Kanal terbesar kedua disebut Nahr Sharshar yang salurannya bertemu dengan sungai Tigris di kawasan Madain. Kanal terbesar ketiga adalah Nahr al-Malik, yang mengalir ke sungai Tigris di bawah kawasan Madain. Dari kanal-kanal utama tersebut dibangun kanal-kanal cabang yang salurannya bermuara ke dua sungai, yaitu Eufrat dan Tigris (Philip K. Hitti, History of Arabs, h. 436-437).
Sejak bangsa Sumeria menguasai tanah Mesopotamia, hasil bumi di kawasan ini berupa gandum, padi, kurma, wijen, kapas, dan rami. Tetapi sejak dinasti Abbasiyah memindahkan ibukota pemerintahan dari Damaskus ke Baghdad, hasil bumi di kawasan ini berkembang pesat. Dengan teknik penggarapan tanah yang canggih, sistem pengairan yang maju, lembah Sawad mampu menghasilkan jenis buah-buahan dan sayuran. Kacang, jeruk, tebu, dan berbagai macam bunga dapat tumbuh dengan baik di kawasan ini.
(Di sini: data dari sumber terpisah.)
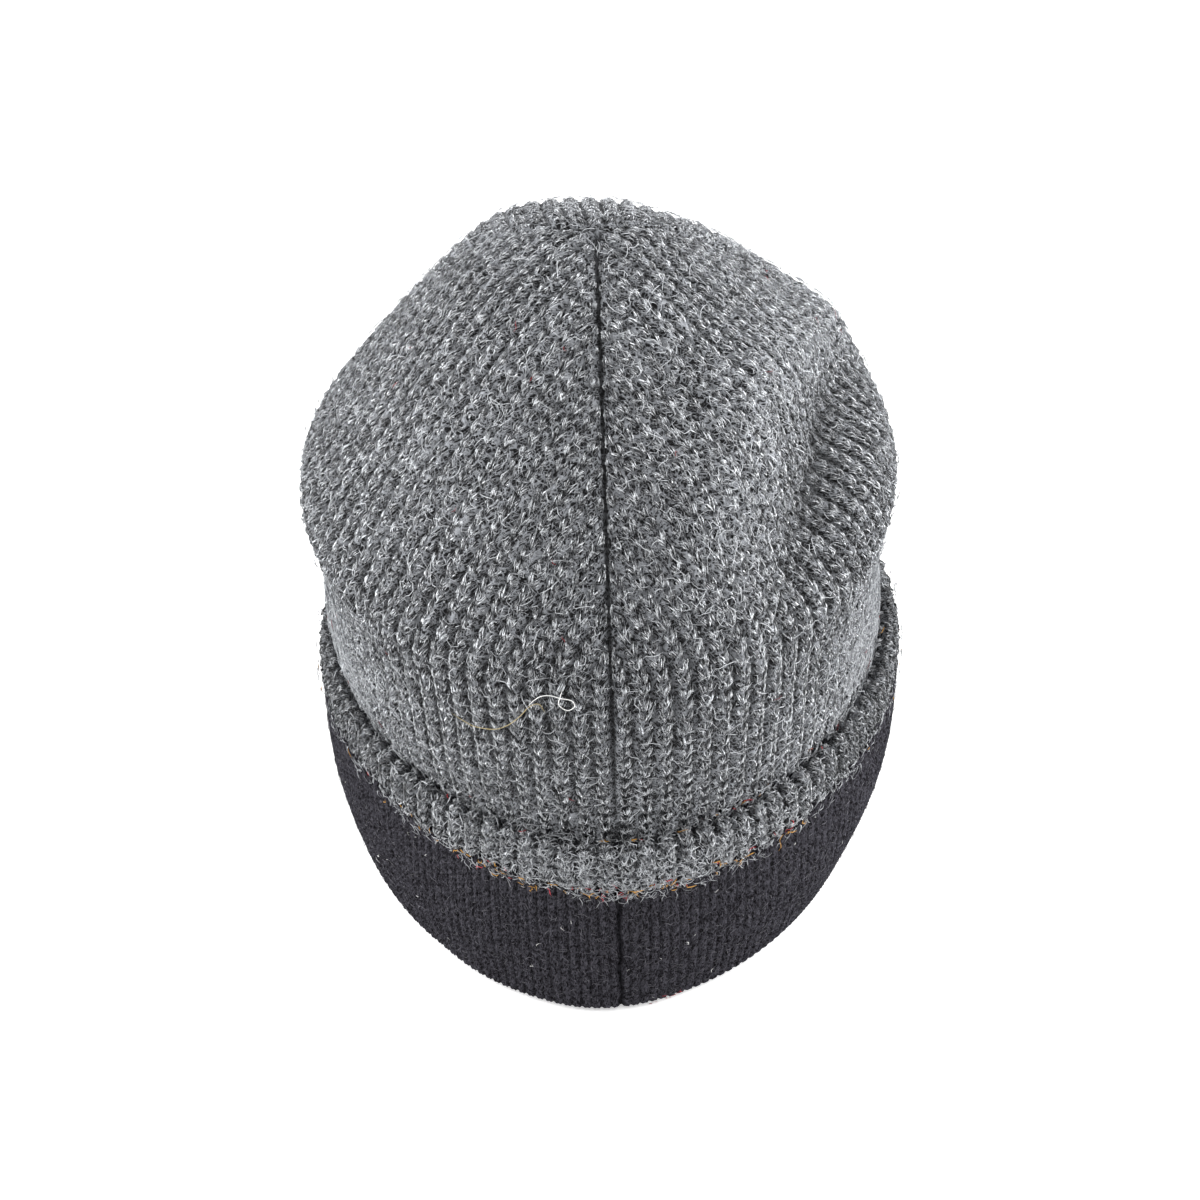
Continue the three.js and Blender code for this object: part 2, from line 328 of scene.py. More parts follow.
def lay_ribs(face: Face, per_panel: int, floor_pitch: Values, seams: Values, relief: Values) -> Ribs:
    """Lays ribs side by side from the middle of each panel, so that they run into its seams where it narrows.

    Rib k of a panel lies k·pitch from the panel's middle line, with pitch the larger of the floor pitch and
    the panel's width divided by its ribs.

    Args:
        face: the face that carries them.
        per_panel: ribs in a panel.
        floor_pitch: the pitch that ribs keep, for each station.
        seams: 0 to 1 for each station, how deep seams are: column 0 the back seam, column 1 the side darts.
        relief: 0 to 1 for each station, how far the valleys between ribs are sunk.

    Returns:
        The ribs of all panels.
    """
    parts: dict[str, list[Values]] = {name: [] for name in Ribs.__dataclass_fields__}
    for panel in range(PANELS):
        room = face.lengths[:, panel, -1] / 2
        pitch = np.maximum(floor_pitch, 2 * room / per_panel)
        offset = (np.arange(per_panel) - (per_panel - 1) / 2)[None, :] * pitch[:, None]
        columns = face.columns_at(panel, offset + room[:, None])
        centre = face.take(face.points, columns)
        along = unit(np.gradient(centre, axis=0))
        out = unit(face.take(face.out, columns))
        step = np.linalg.norm(np.diff(centre, axis=0), axis=-1)
        travel = np.concatenate([np.zeros((1, per_panel)), np.cumsum(step, axis=0)])
        ones = np.ones_like(offset)
        parts["centre"].append(centre)
        parts["side"].append(unit(np.cross(out, along)))
        parts["out"].append(out)
        parts["travel"].append(travel)
        parts["pitch"].append(pitch[:, None] * ones)
        parts["room_low"].append(room[:, None] + offset)
        parts["room_high"].append(room[:, None] - offset)
        parts["seam_low"].append((seams[:, :1] if panel == 0 else seams[:, 1:]) * ones)
        parts["seam_high"].append((seams[:, :1] if panel == PANELS - 1 else seams[:, 1:]) * ones)
        parts["relief"].append(relief[:, None] * ones)
        parts["shade"].append(face.take(face.shade[..., None], columns)[..., 0])
    joined = {name: np.concatenate(rows, axis=1).swapaxes(0, 1) for name, rows in parts.items()}
    return Ribs(**joined)


@dataclass(frozen=True)
class Stitch:
    """Sizes of a V stitch, whose two legs are bundles of strands. Lengths are in millimetres.

    Attributes:
        course: height of a stitch.
        strand: thickness of a strand at its fullest.
        strands: how many lie side by side in a leg.
        strand_gap: distance from one strand to the next.
        lean: how far a strand leans out over its length.
        reach: height of a leg as a share of the course.
        root: how far a leg's foot lies from the rib's middle, as a share of the pitch.
        spread: how much farther its top lies, likewise.
        crest: height of the rib's crest over the face.
        valley: how much lower the valley between ribs is.
        seam_gap: how close strands come to a seam.
        seam_depth: how deep they sink there.
        seam_width: how far from the seam they start to sink.
        dip: how much lower the ends of strands and legs are.
        heather: spread of the strands' lightness, as a natural logarithm.
        unevenness: spread of the places of stitches.
        slip: spread of a strand's place in its leg.
        splay: spread of its lean.
        fuzz: spread of its height, and of each of its stations to the side.
        length_range: least and most length of a strand, as a share of the leg.
        late_range: where strands start up the leg, likewise.
        girth_range: least and most thickness, as a share of strand.
        tone_range: least and most lightness.
    """

    course: float
    strand: float = 0.37
    strands: int = 10
    strand_gap: float = 0.19
    lean: float = 0.45
    reach: float = 1.2
    root: float = 0.12
    spread: float = 0.17
    crest: float = -0.14
    valley: float = 2.4
    seam_gap: float = 0.55
    seam_depth: float = 1.6
    seam_width: float = 1.8
    dip: float = 0.35
    heather: float = 0.55
    unevenness: float = 0.2
    slip: float = 0.12
    splay: float = 0.4
    fuzz: float = 0.14
    length_range: tuple[float, float] = (0.5, 0.85)
    late_range: tuple[float, float] = (-0.05, 0.3)
    girth_range: tuple[float, float] = (0.7, 1.2)
    tone_range: tuple[float, float] = (0.12, 1.6)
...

Dengan melihat peran penting lembah Sawad yang menjadi sumber pemasukan kas negara pada masa Dinasti Abbasiyah, kita kembali teringat dengan teori Ibnu Khaldun. Membangun sebuah kota metropolitan memang tidak gampang. Salah satu syarat terbentuknya kota yang maju harus memperlihatkan tanah subur, yang dapat ditanami biji-bijian sebagai sumber makanan pokok. Hasil pertanian inilah yang akan menopang perekonomian negara.
Kehancuran Pertanian, Kehancuran Abbasiyah
Sejarawan Marshall GS. Hodgson mengamati satu indikasi penting ketika Dinasti Abbasiyah di ambang kehancuran. Berawal dari konflik politik yang tak berkesudahan, para pejabat rezim ini lengah mengawasi irigasi Sawad. Banyak kanal yang jebol. Tidak sedikit kanal induk yang menjadi dangkal karena endapan lumpur. Lemahnya pengawasan dan pemeliharaan irigasi Sawad mengakibatkan lahan pertanian tidak menghasilkan panen yang maksimal (Marshall GS. Hodgson, The Venture of Islam (II), h. 326-327).
Ketika para petinggi rezim ini sedang disibukkan dengan berbagai konflik politik, sumber pemasukan kas negara terus berkurang. Sampai akhirnya pada tahun 1258 M, Baghdad hancur di tangan bangsa Mongol di bawah pimpinan Hulagu Khan.